Third recurring cost item to look at is the vehicle fleet. More corporate companies tend to work with short-term contracts, and that's fine. Not good – especially with a view to a sale of the company – are financial leases or the purchase of cars.

Transactions with cars enable the entrepreneur to gain legal private advantage, but because cars are assets that you depreciate over the long term, they do affect profits for a long time. And you can't just throw away a car for a good price. The advice of No Monkey Business is: if you want a nice car for yourself as an entrepreneur through a financial lease, then you should do that. But don't do it for your staff. Remember, if they leave, you might be in the car.

Fourth and last important recurring cost item is a special case. Costs can also be too low. Many director-major shareholders sometimes pay themselves too poorly.
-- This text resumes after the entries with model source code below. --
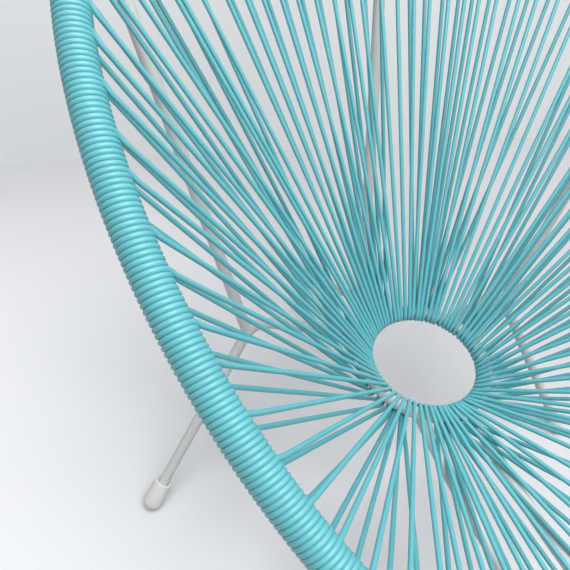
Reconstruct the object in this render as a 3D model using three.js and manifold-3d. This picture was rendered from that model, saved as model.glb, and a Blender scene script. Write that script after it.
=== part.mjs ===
import * as THREE from "three";
import { mergeVertices } from "three/addons/utils/BufferGeometryUtils.js";
import Module from "manifold-3d";

// Acapulco lounge chair: a tilted egg-shaped seat rim of steel tube and a small
// centre ring, joined by plastic cords, on a welded three-legged rod frame.
// Millimetres, +Z up, the chair faces -Y, the origin is on the floor under its centre.

const wasm = await Module();
wasm.setup();

// Seat rim
const rimHalfWidth = 336.5;
const rimHalfLength = 481;
const rimEggShare = 0.21;
const rimTilt = THREE.MathUtils.degToRad(31.6);
const rimCentreHeight = 601;
const rimTubeRadius = 10;

// Centre ring
const ringRadius = 73.4;
const ringTubeRadius = 7;
const ringForward = 33;
const ringHeight = 287;
const ringTilt = THREE.MathUtils.degToRad(3.7);

// Rods of the leg frame
const rodRadius = 7;
const seatGap = 0.3;

// Front legs: foot, corner and inner arm
const footHalfWidth = 328.1;
const footForward = 12;
const cornerHalfWidth = 180;
const cornerBack = 87;
const cornerHeight = 253;
const cornerBend = 26;
const armAzimuth = THREE.MathUtils.degToRad(45);

// Rear leg and back post
const rearFootBack = 389.2;
const postFootBack = 146;

// Side stays, from the front legs up to the rim
const stayRimAngle = THREE.MathUtils.degToRad(63.6);
const stayFootShare = 0.945;

// Front stays, from the ring forward to the rim
const frontStayHalfWidth = 30;
const frontStayFlatLength = 90;
const frontStayReach = 100;
const frontStayDip = 50;

// Foot caps
const capBallRadius = 14;
const capSoleDrop = 12.5;
const capMouthRadius = 12;
const capEdgeRadius = 1.2;
const capLength = 33;
const capBoreDepth = 28;

// Cords
const cordDiameter = 5;
const cordWindClearance = 1.1;
const rimRibPitch = 38;
const loopPitch = 58;
const ringLoopPitch = 6.2;
const ringRibsPerRun = 2;
const backRunCount = 3;
const sideRunCount = 4;
const grooveDepthShare = 0.24;
const upperPlaceShare = 0.42;
const strandLiftShare = 0.6;
const strandInsetShare = 0.8;

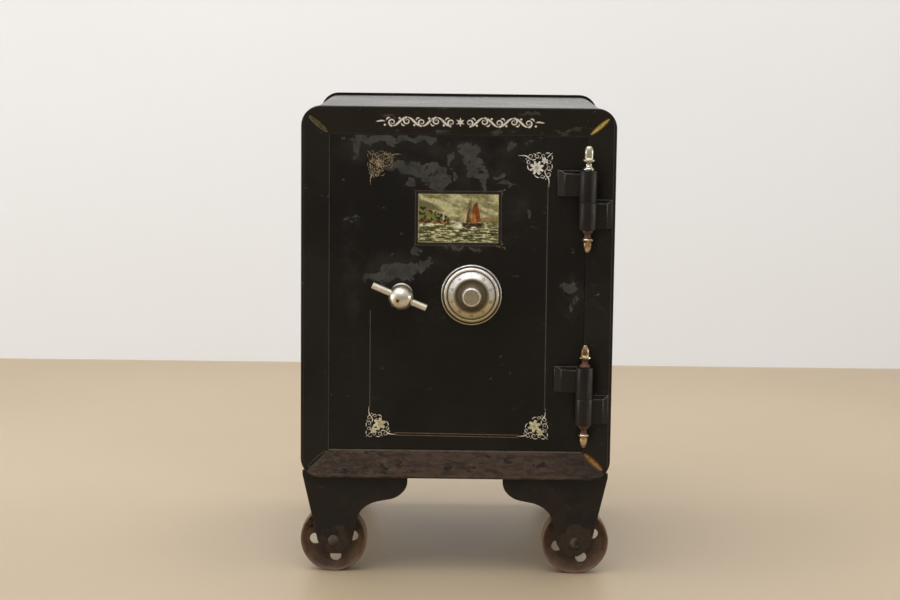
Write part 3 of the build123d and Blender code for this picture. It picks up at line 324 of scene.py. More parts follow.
def frame_japan(name, patches):
    """The front frame: brown rubbed bottom rail between its mitres, and arrises lightened by rubbed paint and
    by a painted highlight.
    """
    look = japanned_iron(name, patches, rust=0.2, tone=1.6)
    from_middle = abs(look.x - MID_X)
    above_foot = look.z - (MID_Z - HALF_H)
    to_mitre = HALF_W - from_middle - above_foot
    rail = above_foot.step(INSIDE + 0.3 * MM, INSIDE - 0.3 * MM) * to_mitre.step(0.6 * MM, 1.4 * MM)
    # brown undercoat, strongest in the middle of the rail
    browning = look.noise(13, 6, 0.62, stretch=(0.5, 1, 1.7), twist=0.6)
    browning = browning + abs(look.x - 10 * MM).step(0.27, 0.05, -0.02, 0.2)
    brown = look.mix(look.noise(95, 6, 0.62, stretch=(0.5, 1, 1.5)).step(0.32, 0.66),
                     (0.031, 0.019, 0.013), (0.07, 0.0445, 0.0305))
    look.lay(rail * browning.step(0.4, 0.62, 0.55, 1.0), brown)
    pits = look.noise(60, 6, 0.62, stretch=(0.6, 1, 1.4), twist=0.5).step(0.59, 0.62)
    look.lay(pits * rail * 0.85, (0.009, 0.007, 0.0055))
    # grey flecked scuffs, mostly at its left end
    scuffs = look.noise(110, 6, 0.64, stretch=(0.6, 1, 1.3), twist=0.9)
    scuffs = (scuffs + look.x.step(-0.02, -0.17, -0.01, 0.075)).step(0.6, 0.66)
    look.lay(scuffs * rail * 0.35, (0.105, 0.092, 0.074))
    # paint rubbed off the arrises round the opening and off the mitres, with a painted highlight on the same
    # lines, brightest along the bottom of the opening
    top_in = 2 * HALF_H - INSIDE
    in_height = above_foot.step(INSIDE - 1 * MM, INSIDE) * above_foot.step(top_in, top_in - 1 * MM)
    in_width = from_middle.step(HALF_W - INSIDE + 1 * MM, HALF_W - INSIDE)
    patchy = look.flecks.step(0.36, 0.54, 0.45, 1.0)
    for inside, along, at, half, share, bright in (
        (in_height, look.x, MID_X - HALF_W + INSIDE - 0.9 * MM, 1.0, 0.75, (0.062, 0.054, 0.047)),
        (in_width, look.z, MID_Z - HALF_H + INSIDE - 1.5 * MM, 1.1, 0.8, (0.11, 0.096, 0.078)),
        (in_width, look.z, MID_Z + HALF_H - INSIDE + 0.9 * MM, 0.8, 0.35, (0.06, 0.054, 0.047)),
        (1.0, look.x, MID_X + HALF_W - RIM_W, 0.6, 0.65, (0.075, 0.06, 0.045)),
        (1.0, look.x, MID_X - HALF_W + RIM_W, 0.6, 0.35, (0.06, 0.05, 0.042)),
        (in_width, look.z, MID_Z - HALF_H + RIM_W, 0.7, 0.8, (0.098, 0.066, 0.042)),
    ):
        look.lay(look.band(along, at, half * MM) * patchy * inside * share, bright)
    # rubbed paint and painted highlight along the mitres
    mitre = abs(to_mitre).step(0.9 * MM, 0.4 * MM) * above_foot.step(INSIDE, INSIDE - 1 * MM)
    look.lay(mitre * 0.7, (0.07, 0.06, 0.048))
    return paint_over(look)


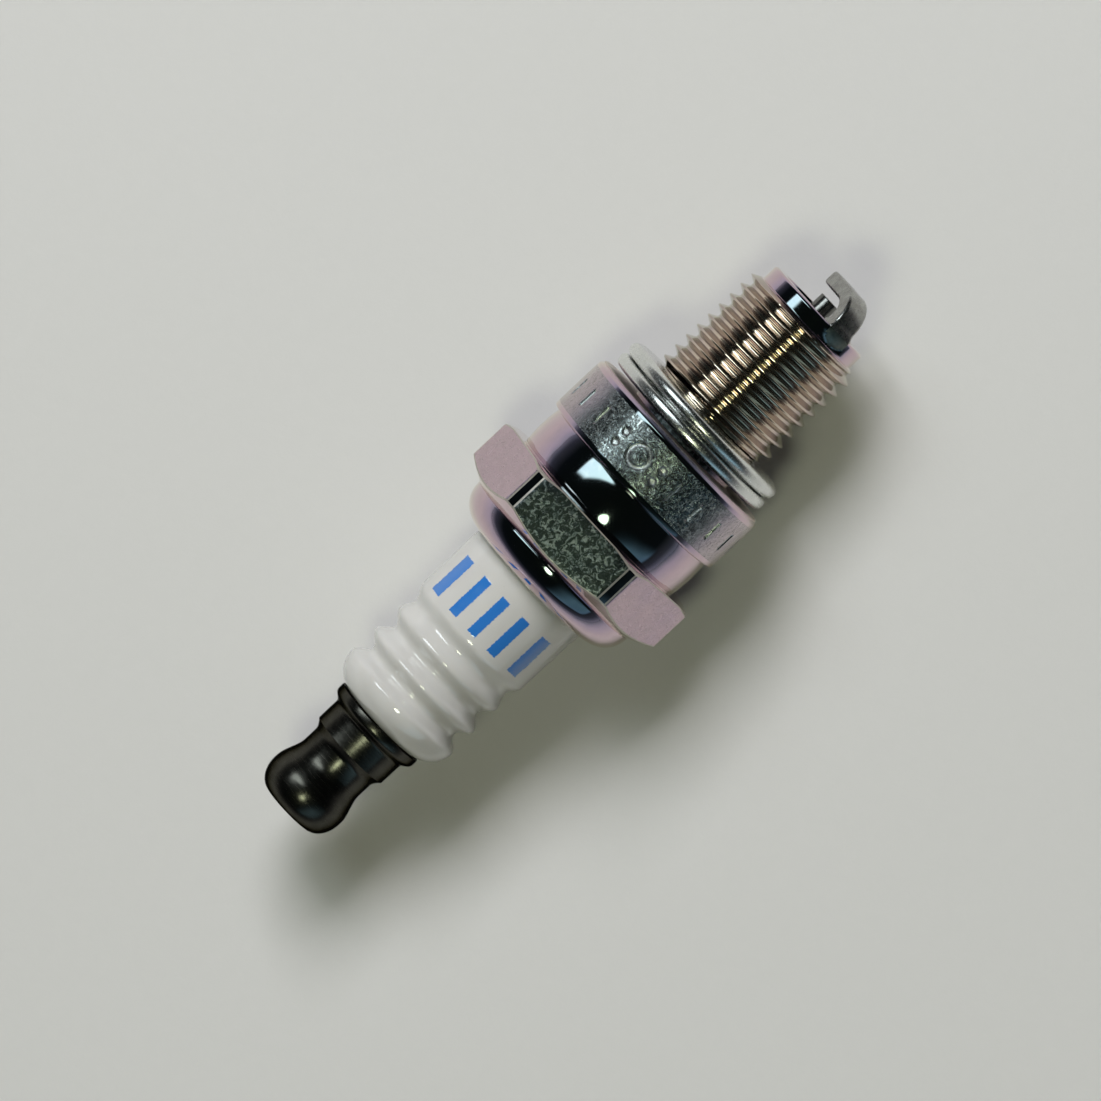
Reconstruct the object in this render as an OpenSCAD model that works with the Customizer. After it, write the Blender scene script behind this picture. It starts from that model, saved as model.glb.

A management fee of at least 120,000 to 150,000 euros is still usual.

If the company has a management team of four people and they each receive 80,000 euros, then profitability is actually artificially boosted by 160,000 euros or more. A buyer will always look at this – because he assumes that he will have to pay market-based salaries. Profitability immediately drops.

Long live temporary costs and low recurring costs – provided they can be kept really low!